私は懸命に涙をこらえながら、いかにもクールに看護師に訊いた。
「彼女は目を覚ますでしょうか」
看護師はそれだけは分からない、人それぞれだから、と首を振った。私はニヤリと笑った。彼女みたいに少年のような笑みは出来ているだろうか。
「じゃあ、大丈夫だと思います。彼女、自殺しようとしても出来なかったくらい、生き汚い女なんで」
【二〇一八年 回想】
「……松下さん? 大丈夫ですか、松下さん」
「理沙が…………事故………? なんで私の、ところに、で、電話が………」
「緊急連絡先にですね、貴方の記載があったからです」
あーあ、泣いてばかりで、聞こえちゃいない。
この時にもっとちゃんと病院の話を聞いていれば、すぐにそのことが分かったのに。もったいない。
泣きながら私は思っていたのだろう。彼女が私を責めるはずだ、そして今度こそあの呪いからは逃れられない。彼女から逃げることが出来ないのだ、と。
「松下さん、貴方のご友人は生きております。生きておられます。だから安心して今言う病院に来てください。いいですか――――」
この時、私の逃走は終わったのだ。
その後、私は嵐の中病院に閉じ込められ、理沙が目を覚ますまでそこに通うようになる。良くも悪くも私は理沙との付き合いを復旧させるわけだ。そしてそれは良かったことでもあり、これからの苦難を避けられなくなった、ということでもある。
そう。私が泣いていたのは、驚きと感動ばかりじゃないのだ。
あぁ、理沙からは逃げられないのだ。私は理沙を手放すことが出来ない。
そういった、ある種の絶望でもあったのだ。
【二〇一八年】
二〇一八年。昔よく聴いていたAquaTimezが解散した。安室奈美恵は引退し、TOKIOのメンバーが一人、わいせつ行為でテレビから消えた。大杉連や桂歌丸、樹木希林といった、芸能人に疎い私でもよく知っている人々もまた、今年天国へと旅立っていった。

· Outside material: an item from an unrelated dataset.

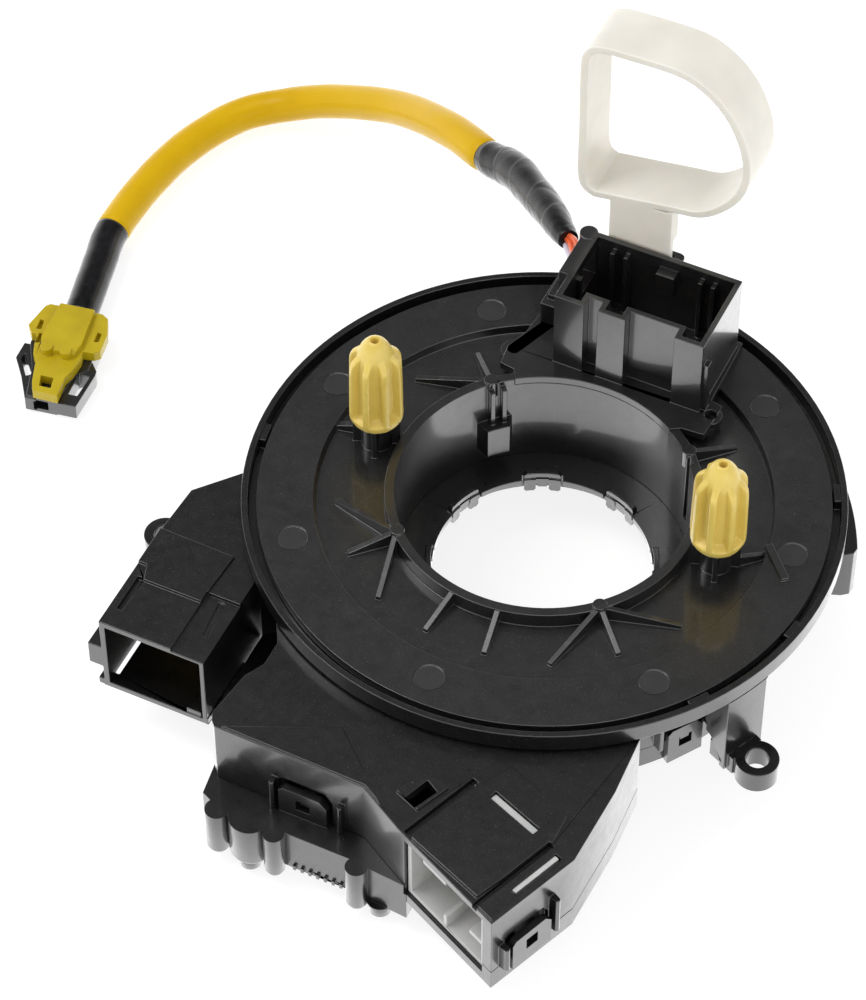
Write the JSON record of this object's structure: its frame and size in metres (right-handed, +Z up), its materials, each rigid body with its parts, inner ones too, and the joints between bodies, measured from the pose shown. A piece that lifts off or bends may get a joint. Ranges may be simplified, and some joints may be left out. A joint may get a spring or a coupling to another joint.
{
  "type": "steering clock spring",
  "caption": "Steering clock spring: a rotor with an upper socket, two bushes and an airbag lead turns in a case with harness sockets; a pull-out loop locks it.",
  "frame": {"origin": "on the steering axis, in the plane of the screw face under the case's ears, inside the lower bore of the rotor's hub", "axes": "+Z up along the steering axis towards the steering wheel, +X through the right-hand post, +Y towards the upper socket"},
  "size_m": [0.1751, 0.1809, 0.0962],
  "materials": {
    "case_black": "fine satin moulded black plastic",
    "cover_black": "satin moulded black plastic",
    "rotor_black": "fine matt moulded black plastic",
    "connector_grey": "pale grey moulded plastic",
    "sleeve_black": "satin moulded black plastic",
    "terminal_metal": "plated terminal metal",
    "gear_white": "natural acetal",
    "inner_dark": "dark plastic inside the case",
    "board_green": "green solder resist",
    "ribbon_amber": "amber ribbon film",
    "bush_yellow": "yellow moulded plastic",
    "wire_orange": "wire insulation",
    "tape_black": "black tape and heat-shrink",
    "sheath_yellow": "yellow vinyl sheath",
    "plug_black": "black moulded plastic",
    "plug_yellow": "yellow moulded plastic",
    "lock_white": "natural translucent plastic",
    "magnet_grey": "sintered magnet"
  },
  "bodies": {
    "stator": {"upper_case": "case_black", "base_cover": "cover_black", "harness_connector": "connector_grey", "harness_pins": "terminal_metal", "socket_pins": "terminal_metal", "gear_carrier": "gear_white", "gear_lid": "inner_dark", "sensor_board": "board_green", "sensor_chips": "inner_dark", "outer_terminal_block": "inner_dark"},
    "rotor": {"rotor_disc": "rotor_black", "hub_sleeve": "sleeve_black", "drive_ring_gear": "gear_white", "tower_housing": "rotor_black", "tower_pins": "terminal_metal", "inner_terminal_block": "inner_dark", "ribbon_cable": "ribbon_amber", "left_bush": "bush_yellow", "right_bush": "bush_yellow", "wire_cover": "rotor_black", "lead_wires": "wire_orange", "lead_tape": "tape_black", "lead_sheath": "sheath_yellow", "lead_shrink": "tape_black", "squib_body": "plug_black", "squib_cover": "plug_yellow"},
    "lock": {"shipping_lock": "lock_white"},
    "pickup_a": {"sensor_gear_a": "gear_white", "magnet_a": "magnet_grey"},
    "pickup_b": {"sensor_gear_b": "gear_white", "magnet_b": "magnet_grey"}
  },
  "joints": [
    {"name": "rotor_turn", "type": "hinge", "parent": "stator", "child": "rotor", "pos_m": [0, 0, 0], "axis": [0, 0, 1], "range_deg": [-900, 900], "deforming": ["ribbon_cable"]},
    {"name": "lock_pull", "type": "slide", "parent": "rotor", "child": "lock", "axis": [0, 0, 1], "range_m": [0, 0.034]},
    {"name": "pickup_a_turn", "type": "hinge", "parent": "stator", "child": "pickup_a", "pos_m": [-0.0169, -0.03625, 0], "axis": [0, 0, 1], "range_deg": [-3601, 3601]},
    {"name": "pickup_b_turn", "type": "hinge", "parent": "stator", "child": "pickup_b", "pos_m": [0.01015, -0.03786, 0], "axis": [0, 0, 1], "range_deg": [-4001, 4001]}
  ],
  "couplings": [
    {"joint": "pickup_a_turn", "follows": "rotor_turn", "ratio": -4},
    {"joint": "pickup_b_turn", "follows": "rotor_turn", "ratio": -4.4444}
  ]
}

天災も多い年だった。六月には大阪で震度六弱の地震が起き、西日本は豪雨にも見舞われている。九月の早朝に起きた北海道地震では、大規模な停電が発生したり、広範囲に渡って地滑りが起きた様子が日夜報道されていた。けれど数年前に起きた東日本大地震による被災地が少しずつ復興していくように、それらの土地もまた地道に再生していくことだろう。
私が学生時代に使っていた携帯電話は『ガラケー』と言われ、スマートフォンに進化した。件名にRe:Re:……と続いていく楽しさは無くなってしまったけれど、LINEの既読表記はとても便利だ。
大人になった。もう何かの文句を言うのはやめにしよう。
「平成が終わるよ」
何かの終わりに向かうような、行き止まりまできてしまったような、閉塞感。どん詰まり。そんな中で私達はまだしぶとく生きている。
「平成が終わるんだ。天皇が未来を想って生きたまま新元号へ託すらしいよ。まぁ、私的にはどちらにせよそれで毎日が変わるわけじゃないと思っているんだけどさ」
集中治療室からただの個室へ移っても、理沙はまだ目覚めていない。私は、無くなった右足がもたらした、ぽっかりと空いた空間に手を伸ばした。あんたが完全体ではなくなっても、浜田理沙であることは変わらないのだ。終わりはまだやってこない。
「けれどまぁ、平成は終わるよ、とりあえず。見たがっていた終わり。……理沙、感想聞かせてよね」
十二月、平成最後の冬だ。寒空が広がる関東地方の病院の一室で、私は親友の見えない右足にキスをする。
理沙の瞼が、ほんの少し、震えたような気がした。